バイク ツーリング に出かけると避けられないのが、観光地周辺や主要高速道路の「渋滞」でしょう。渋滞路では多くのライダーが、止まっているクルマの間を走り抜けていく、通称「 スリ抜け 」をしていますが……これは違法なのか、合法なのか? この点についてまとめた記事を見つけたので、シェアします。
現場の警察官にインタビューした この記事によれば……「右側から抜く」が守られていれば、原則として取り締りを受けにくいとのことでした。その要旨は以下の通りです。
- 法規上「すり抜け」という言葉は存在せず、その行為は「追い越し」とみなされる
- 追い越しや追い抜き(車線を越えずに前に出る)は右側からしか認められていない
- 赤信号で止まっているクルマの間を抜けていくときも右側からしか認められない
- 路側帯(歩道に接していない道路の 車道外側線の左側に設けられた 歩行者や自転車のためのスペース)を通ったら それだけで違反になる
- 片側2~3車線道路の間を抜けていくときは「左車線を走ってクルマの右側を追い抜く」なら大丈夫(右車線に出る場合は、右ウインカーを出して右車線から追い越し、左ウインカーを出して左車線に戻れば大丈夫) *いずれの場合も抜くクルマが停止していないと違反
さらに梶(K2 Bike TRAVEL代表)が「 スリ抜け 」時に心がけているのは、
■ウインカーを出さずに車線変更するクルマに出くわしても、避けられる(止まれる自信がある)速度で走ること
■君子危うきに近寄らないこと=車線変更したそうなクルマや挙動不審なクルマには近付かないこと
■ドライバーを刺激せず、忍者のように(何事もなかったように) スリ抜け ていくこと
です。
以前に…… スリ抜け 時のヘッドライトは「ハイビーム」と「ロービーム」のどちらがいいか?……をテストしてみたら、ロービーム のほうがベターという結論にたどり着きました。
「ハイビーム」にすると被視認性は高まるのですが、ドライバーのイライラ感を増幅するようで、幅寄せされる頻度が1.5倍から2倍に増えてしまったからです。
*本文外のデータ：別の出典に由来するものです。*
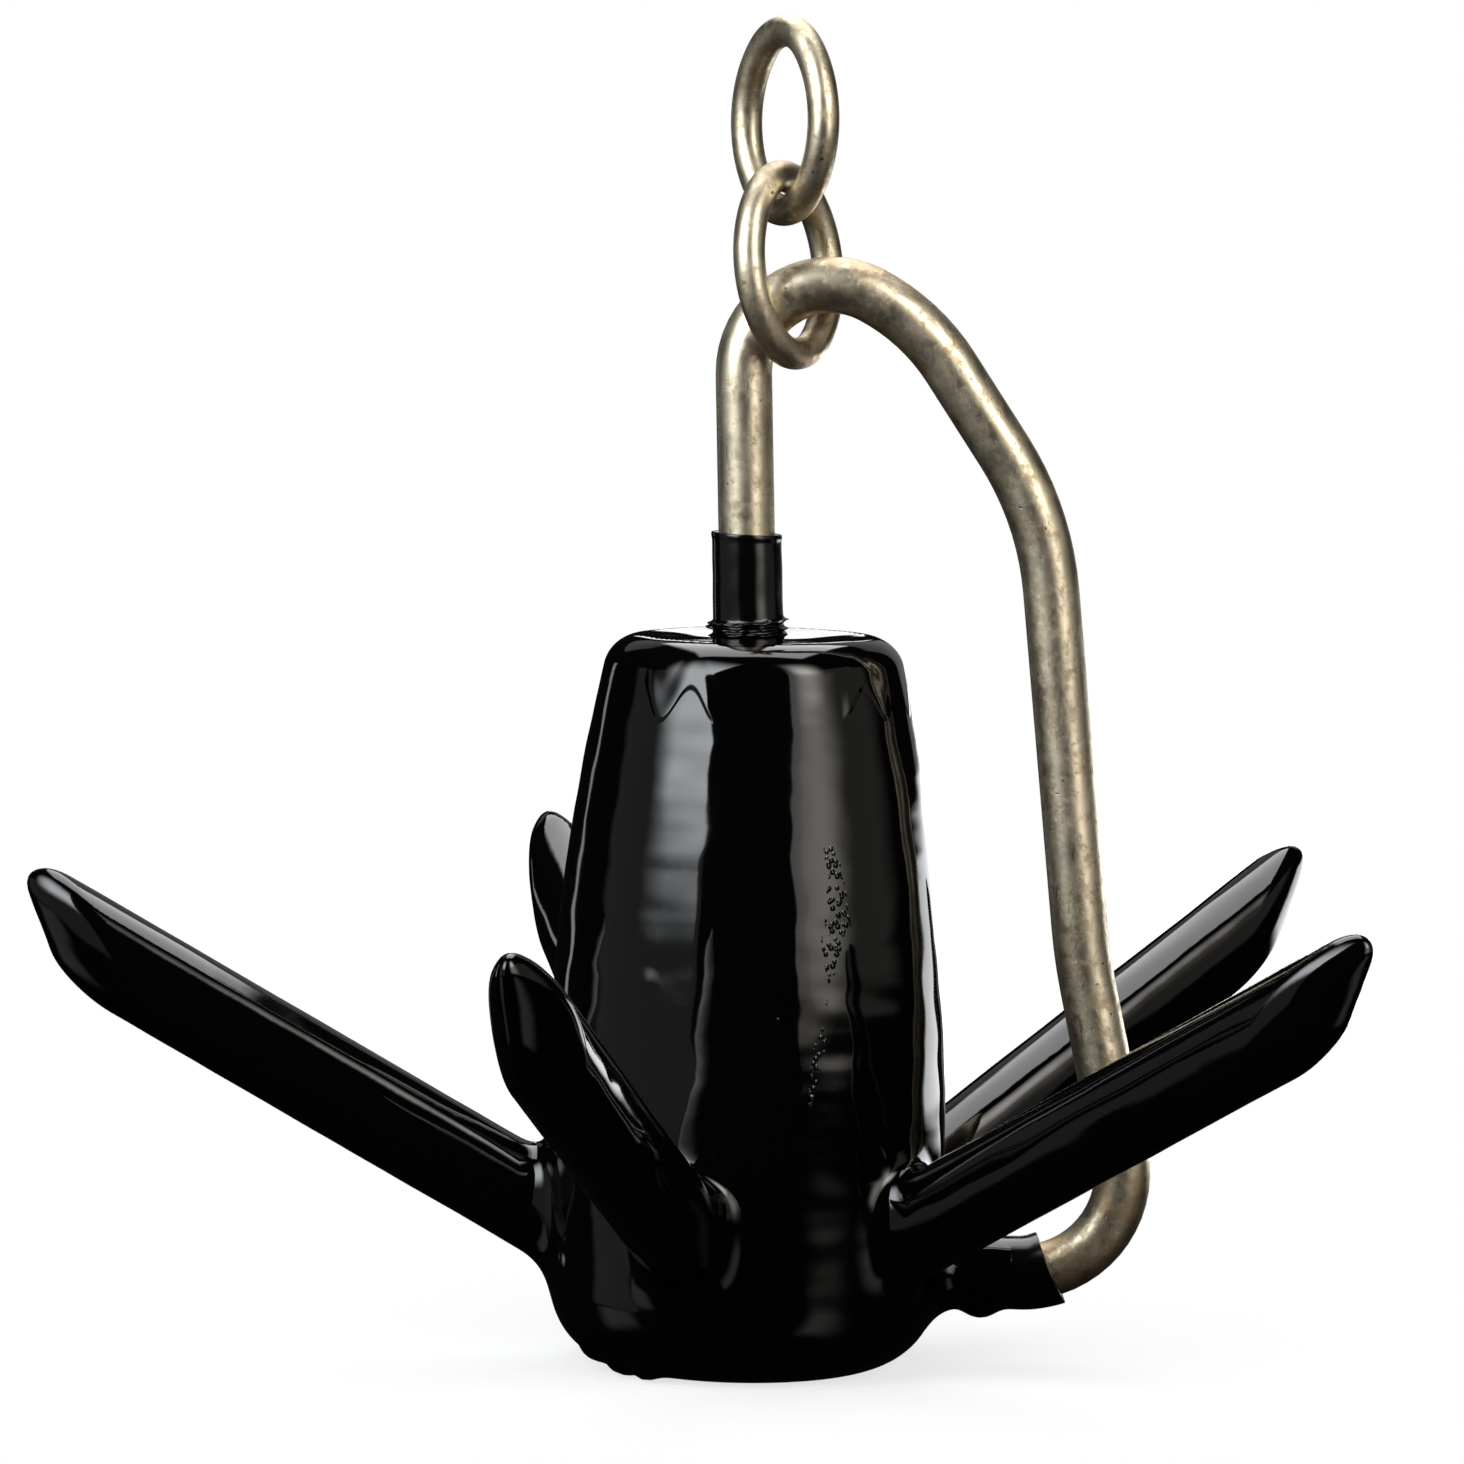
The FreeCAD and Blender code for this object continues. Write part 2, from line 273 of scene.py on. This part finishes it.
def worn_steel(name, seed):
    """Satin steel with a grey mill skin, drawn marks and pits, browned above, underneath and low down."""
    material, tree, principled = new_material(name)
    place = tree.nodes.new("ShaderNodeTexCoord")

    def patches(scale, detail, roughness=0.6, stretch=1.0):
        shift = tree.nodes.new("ShaderNodeMapping")
        shift.inputs["Location"].default_value = (seed, seed * 0.7, seed * 1.3)
        shift.inputs["Scale"].default_value = (1, 1, stretch)
        tree.links.new(place.outputs["Object"], shift.inputs["Vector"])
        return soft_noise(tree, shift.outputs["Vector"], scale, detail, roughness)

    def mixed(factor, first, second):
        mix = tree.nodes.new("ShaderNodeMix")
        mix.data_type = "RGBA"
        tree.links.new(factor, mix.inputs["Factor"])
        for socket, colour in ((mix.inputs["A"], first), (mix.inputs["B"], second)):
            if isinstance(colour, tuple):
                socket.default_value = colour
            else:
                tree.links.new(colour, socket)
        return mix.outputs["Result"]

    surface = tree.nodes.new("ShaderNodeNewGeometry")
    facing_up = split(tree, surface.outputs["Normal"])[2]
    level = split(tree, surface.outputs["Position"])[2]
    underneath = ramp(tree, facing_up, -0.95, 0.25, under_stain, 0)
    above = ramp(tree, facing_up, 0.30, 0.95, 0, upper_stain)
    low_down = ramp(tree, level, 0.03, 0.14, low_stain, 0)
    stained = total(tree, underneath, above, low_down)
    tarnish = total(tree, patches(scale=260, detail=10, roughness=0.8), stained)
    rusting = total(tree, patches(scale=120, detail=10, roughness=0.8), stained)
    clouds = ramp(tree, patches(scale=90, detail=6, roughness=0.7), 0.42, 0.58)
    dull = ramp(tree, tarnish, 0.50, 0.62, 0, dull_share)
    rusty = ramp(tree, rusting, 0.55, 0.66, 0, rusty_share)
    pits = ramp(tree, patches(scale=560, detail=2), 0.70, 0.74)
    drawn_marks = ramp(tree, patches(scale=700, detail=3, stretch=0.10), 0.66, 0.72, 0, mark_share)
    metal = mixed(clouds, grey_skin, bare)
    metal = mixed(dull, metal, dull_brown)
    metal = mixed(rusty, metal, rust)
    metal = mixed(arithmetic(tree, "MAXIMUM", pits, drawn_marks), metal, pit_brown)
    tree.links.new(metal, principled.inputs["Base Color"])
    principled.inputs["Metallic"].default_value = 1.0
    satin = ramp(tree, patches(scale=160, detail=6), *noise_range, *satin_range)
    tree.links.new(total(tree, satin, product(tree, dull, dull_roughness)), principled.inputs["Roughness"])
    height = total(
        tree,
        product(tree, patches(scale=900, detail=3), grain_rise),
        product(tree, patches(scale=110, detail=3), dent_rise),
        product(tree, pits, -pit_depth),
        product(tree, drawn_marks, -mark_depth),
        product(tree, dull, -dull_depth),
    )
    set_bump(tree, principled, height, steel_bump, 0.2 * MM)
    return material


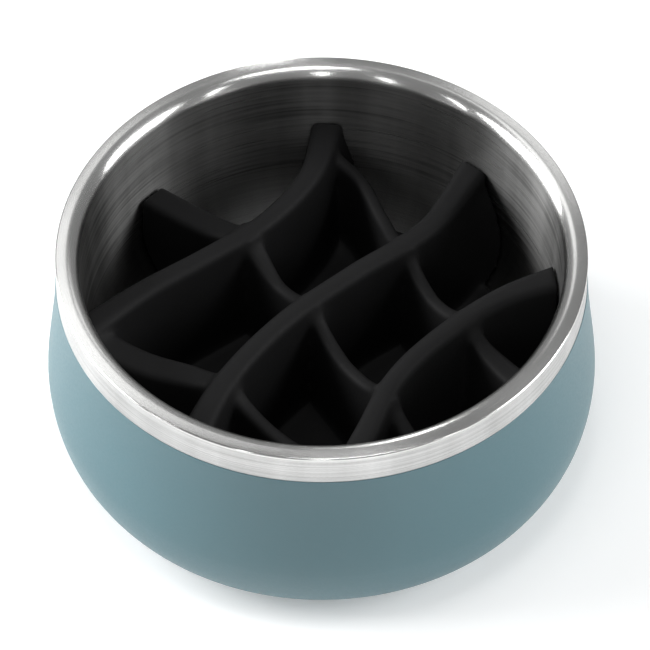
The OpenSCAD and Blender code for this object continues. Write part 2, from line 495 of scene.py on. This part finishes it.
bare_steel = brushed_steel(
    "bare_steel", (0.31, 0.31, 0.306), roughness=0.32, depth=0.1, spread=0.92,
    rim_gloss=1.55, dull=0.4, bright=1.9,
)
band_steel = brushed_steel(
    "band_steel", (0.56, 0.56, 0.555), roughness=0.34, depth=0.35, spread=0.7
)
base_steel = brushed_steel(
    "base_steel", (0.60, 0.60, 0.60), roughness=0.34, depth=0.35, spread=0.7
)
coat = powder_coat("coat", (0.062, 0.146, 0.172))
silicone = moulded(
    "silicone", (0.0082, 0.0082, 0.0085), roughness=0.62, grain=900, bloom=1.25
)
foot_rubber = moulded(
    "foot_rubber", (0.018, 0.018, 0.018), roughness=0.7, grain=1100, bloom=1.3
)


# The inside bowl, with the rim rolled over its top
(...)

ギラッと光ったミラーを見たら「見たほうにクルマが寄ってしまった」という理由もあるのでしょう。
むしろ「ロービーム」にして、前方左右のドライバーの動きを観察し、クルマが動かないと確信したときにだけ、ていねいに慎重に抜けていく。そんな走り方のほうが、自分もドライバーもストレスが少ないように感じています。
いずれにせよ、止む無く スリ抜け するときには
■「自分の身は自分で守る」
■「法律はどうあれ、こちらが事故を避けてあげる」
という気持ちが不可欠だと思います。
【補足】上記の表現(法律はどうあれ、こちらが事故を避けてあげる)がわかりにくいという声をいただいたので補足しておきます。
特に海運界では、法律的な優先権を超えて「機動力の高いほう(釣り船やモーターボート)が、機動力の低いほう(タンカーなど)を避ける=事故に発展しないように優先権を譲る」という考え方があります。
*梶は若かりし頃に トローリング(カジキ釣り)やシーバッシング(スズキのルアー釣り)の船長をしていました。
陸上では、海上ほど「機動力」の差はありませんが、バイクはクルマよりも俊敏で、短く止まれるのは確か*(訂正後→)バイクのほうが自由度が高いのは確か。
*註:「制動距離そのものはクルマのほうが圧倒的に短い」という指摘をいただいたので、上記を訂正しておきます。参考記事「バイクと車では急ブレーキ時の制動距離、停止距離はどちらの方が短いのですか?」
ならば、海運界にならって「陸上で最高の機動力を誇る乗り物を運転している者」として……歩行者や自転車、クルマを守ってあげる(保護してあげる)……気持ちをもってほしいという意味で「こちらが事故を避けてあげる」と表現しました。
そうすれば、敵対することもなく、みんなが仲良くやっていけるのではないでしょうか。
さらに言うなら……ドライバーさんに「渋滞での走行、ご苦労さまです」といった ねぎらいの言葉 をかけながら走っていれば、多少、幅寄せされることがあっても、おおらかな気持ちでいられます (^^)
昔から言われているように「注意1秒、怪我一生」……「急がば回れ」で、気持ちよく帰宅したいものですね。